● **To be done**: Below are the records; collect from them each line containing the string "makes".

● **Data extract**:
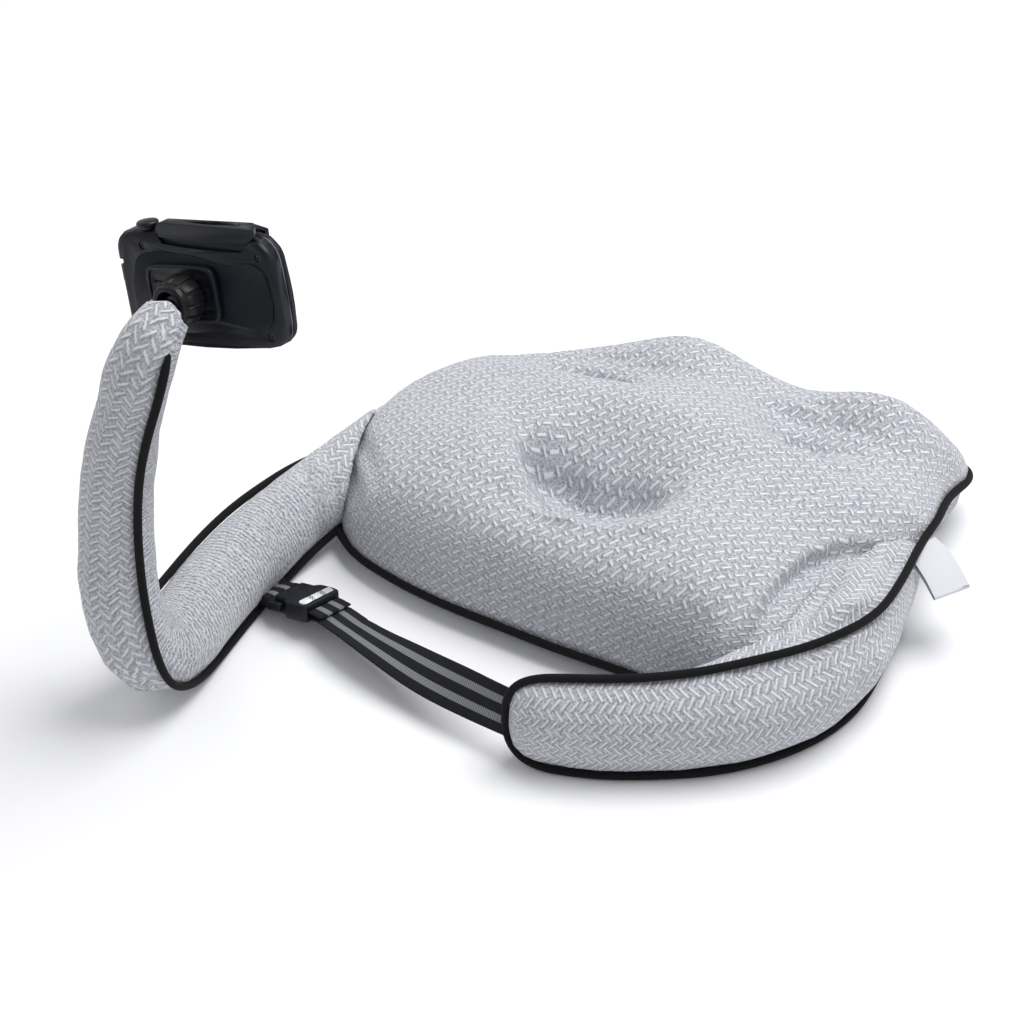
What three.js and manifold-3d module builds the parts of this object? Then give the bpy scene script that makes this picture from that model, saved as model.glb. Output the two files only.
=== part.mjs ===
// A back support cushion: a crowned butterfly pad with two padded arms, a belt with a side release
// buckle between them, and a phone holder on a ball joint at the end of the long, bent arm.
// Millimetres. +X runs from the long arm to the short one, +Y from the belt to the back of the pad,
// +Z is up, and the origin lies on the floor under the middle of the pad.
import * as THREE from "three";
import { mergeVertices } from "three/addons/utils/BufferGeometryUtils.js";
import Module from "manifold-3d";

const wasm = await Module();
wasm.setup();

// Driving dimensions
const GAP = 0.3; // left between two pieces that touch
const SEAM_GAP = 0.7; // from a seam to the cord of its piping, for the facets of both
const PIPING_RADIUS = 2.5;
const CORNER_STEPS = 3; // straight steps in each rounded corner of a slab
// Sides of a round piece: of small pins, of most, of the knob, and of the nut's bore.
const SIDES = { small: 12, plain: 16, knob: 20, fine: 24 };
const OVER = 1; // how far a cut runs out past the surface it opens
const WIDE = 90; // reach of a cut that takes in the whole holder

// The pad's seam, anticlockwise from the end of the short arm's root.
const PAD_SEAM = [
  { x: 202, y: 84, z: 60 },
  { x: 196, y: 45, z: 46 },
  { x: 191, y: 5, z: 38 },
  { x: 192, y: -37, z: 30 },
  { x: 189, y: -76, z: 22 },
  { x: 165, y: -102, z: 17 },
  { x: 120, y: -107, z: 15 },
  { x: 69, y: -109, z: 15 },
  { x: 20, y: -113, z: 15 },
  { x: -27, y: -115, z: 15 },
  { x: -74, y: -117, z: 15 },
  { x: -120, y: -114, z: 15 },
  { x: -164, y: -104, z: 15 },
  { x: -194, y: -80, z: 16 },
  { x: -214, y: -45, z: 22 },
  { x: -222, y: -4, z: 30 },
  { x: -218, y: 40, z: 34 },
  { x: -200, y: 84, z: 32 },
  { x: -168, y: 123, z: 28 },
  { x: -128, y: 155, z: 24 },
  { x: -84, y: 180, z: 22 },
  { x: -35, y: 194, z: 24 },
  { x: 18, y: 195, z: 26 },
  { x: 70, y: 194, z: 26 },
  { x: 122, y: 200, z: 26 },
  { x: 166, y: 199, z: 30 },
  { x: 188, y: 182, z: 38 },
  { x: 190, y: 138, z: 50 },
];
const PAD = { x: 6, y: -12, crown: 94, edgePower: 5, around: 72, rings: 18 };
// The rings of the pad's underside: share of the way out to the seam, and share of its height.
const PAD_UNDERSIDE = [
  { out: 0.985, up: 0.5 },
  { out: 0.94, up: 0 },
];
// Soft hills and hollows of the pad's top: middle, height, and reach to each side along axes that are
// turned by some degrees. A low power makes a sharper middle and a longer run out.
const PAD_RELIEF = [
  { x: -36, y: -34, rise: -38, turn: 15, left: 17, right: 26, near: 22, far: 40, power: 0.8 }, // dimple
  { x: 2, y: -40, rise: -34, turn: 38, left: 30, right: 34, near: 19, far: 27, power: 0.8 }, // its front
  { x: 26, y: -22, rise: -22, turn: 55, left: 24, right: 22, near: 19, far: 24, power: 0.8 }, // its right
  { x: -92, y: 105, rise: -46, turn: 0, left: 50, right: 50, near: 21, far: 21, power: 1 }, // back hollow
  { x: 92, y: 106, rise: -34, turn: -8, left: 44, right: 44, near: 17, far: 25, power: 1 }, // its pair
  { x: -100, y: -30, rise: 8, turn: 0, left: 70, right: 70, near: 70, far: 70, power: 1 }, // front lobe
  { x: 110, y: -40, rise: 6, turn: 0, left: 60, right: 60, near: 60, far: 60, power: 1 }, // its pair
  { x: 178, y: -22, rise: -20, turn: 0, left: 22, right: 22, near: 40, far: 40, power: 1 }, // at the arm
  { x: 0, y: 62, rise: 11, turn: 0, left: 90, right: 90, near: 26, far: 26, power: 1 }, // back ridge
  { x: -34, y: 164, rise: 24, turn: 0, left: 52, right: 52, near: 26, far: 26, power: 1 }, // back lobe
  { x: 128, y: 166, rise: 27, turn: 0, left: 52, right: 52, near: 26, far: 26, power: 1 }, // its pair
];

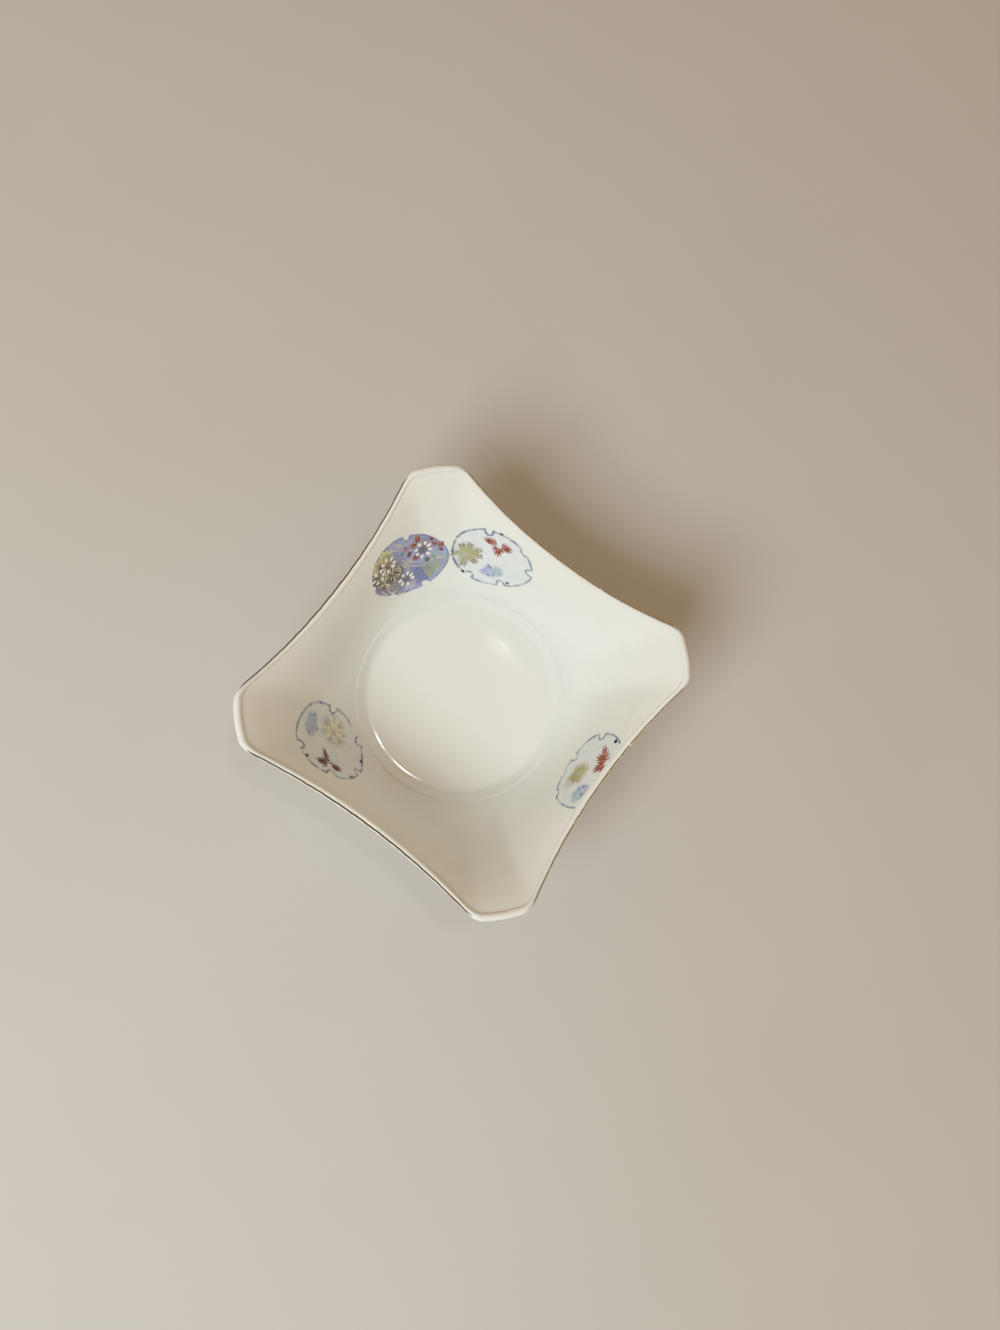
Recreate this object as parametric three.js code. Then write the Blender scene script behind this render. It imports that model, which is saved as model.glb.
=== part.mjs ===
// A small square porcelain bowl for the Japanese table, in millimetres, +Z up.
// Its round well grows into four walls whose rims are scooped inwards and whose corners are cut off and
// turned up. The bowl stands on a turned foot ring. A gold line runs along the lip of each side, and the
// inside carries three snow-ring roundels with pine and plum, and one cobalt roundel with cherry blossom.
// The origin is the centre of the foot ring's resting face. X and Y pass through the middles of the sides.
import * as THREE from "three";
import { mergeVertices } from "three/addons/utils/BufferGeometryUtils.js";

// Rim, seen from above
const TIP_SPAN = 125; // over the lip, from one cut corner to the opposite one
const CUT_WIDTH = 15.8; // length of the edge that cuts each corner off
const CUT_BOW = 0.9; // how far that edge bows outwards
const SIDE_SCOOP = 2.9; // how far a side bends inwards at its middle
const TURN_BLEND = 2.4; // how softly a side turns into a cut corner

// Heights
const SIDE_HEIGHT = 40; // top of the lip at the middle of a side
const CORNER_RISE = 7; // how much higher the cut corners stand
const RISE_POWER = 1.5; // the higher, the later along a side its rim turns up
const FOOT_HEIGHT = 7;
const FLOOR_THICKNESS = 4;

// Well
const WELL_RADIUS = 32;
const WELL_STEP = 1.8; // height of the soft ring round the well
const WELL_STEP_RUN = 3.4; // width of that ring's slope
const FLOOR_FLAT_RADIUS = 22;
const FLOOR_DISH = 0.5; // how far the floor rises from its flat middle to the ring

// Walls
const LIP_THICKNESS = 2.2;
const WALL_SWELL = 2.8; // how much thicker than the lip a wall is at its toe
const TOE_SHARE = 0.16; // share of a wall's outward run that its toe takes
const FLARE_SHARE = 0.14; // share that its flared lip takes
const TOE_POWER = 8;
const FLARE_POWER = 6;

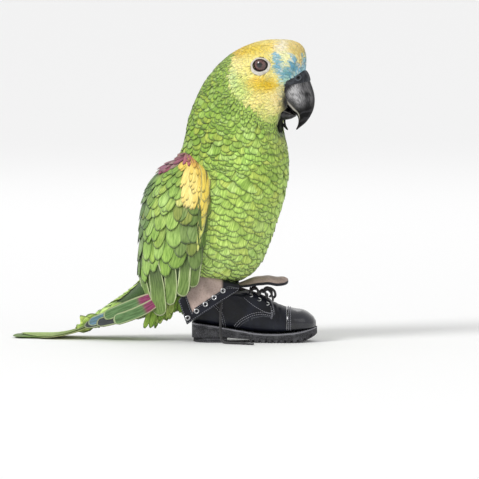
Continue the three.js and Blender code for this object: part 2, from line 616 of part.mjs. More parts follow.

● **Solution**:
What three.js and manifold-3d module builds the parts of this object? Then give the bpy scene script that makes this picture from that model, saved as model.glb. Output the two files only.
// turned by some degrees. A low power makes a sharper middle and a longer run out.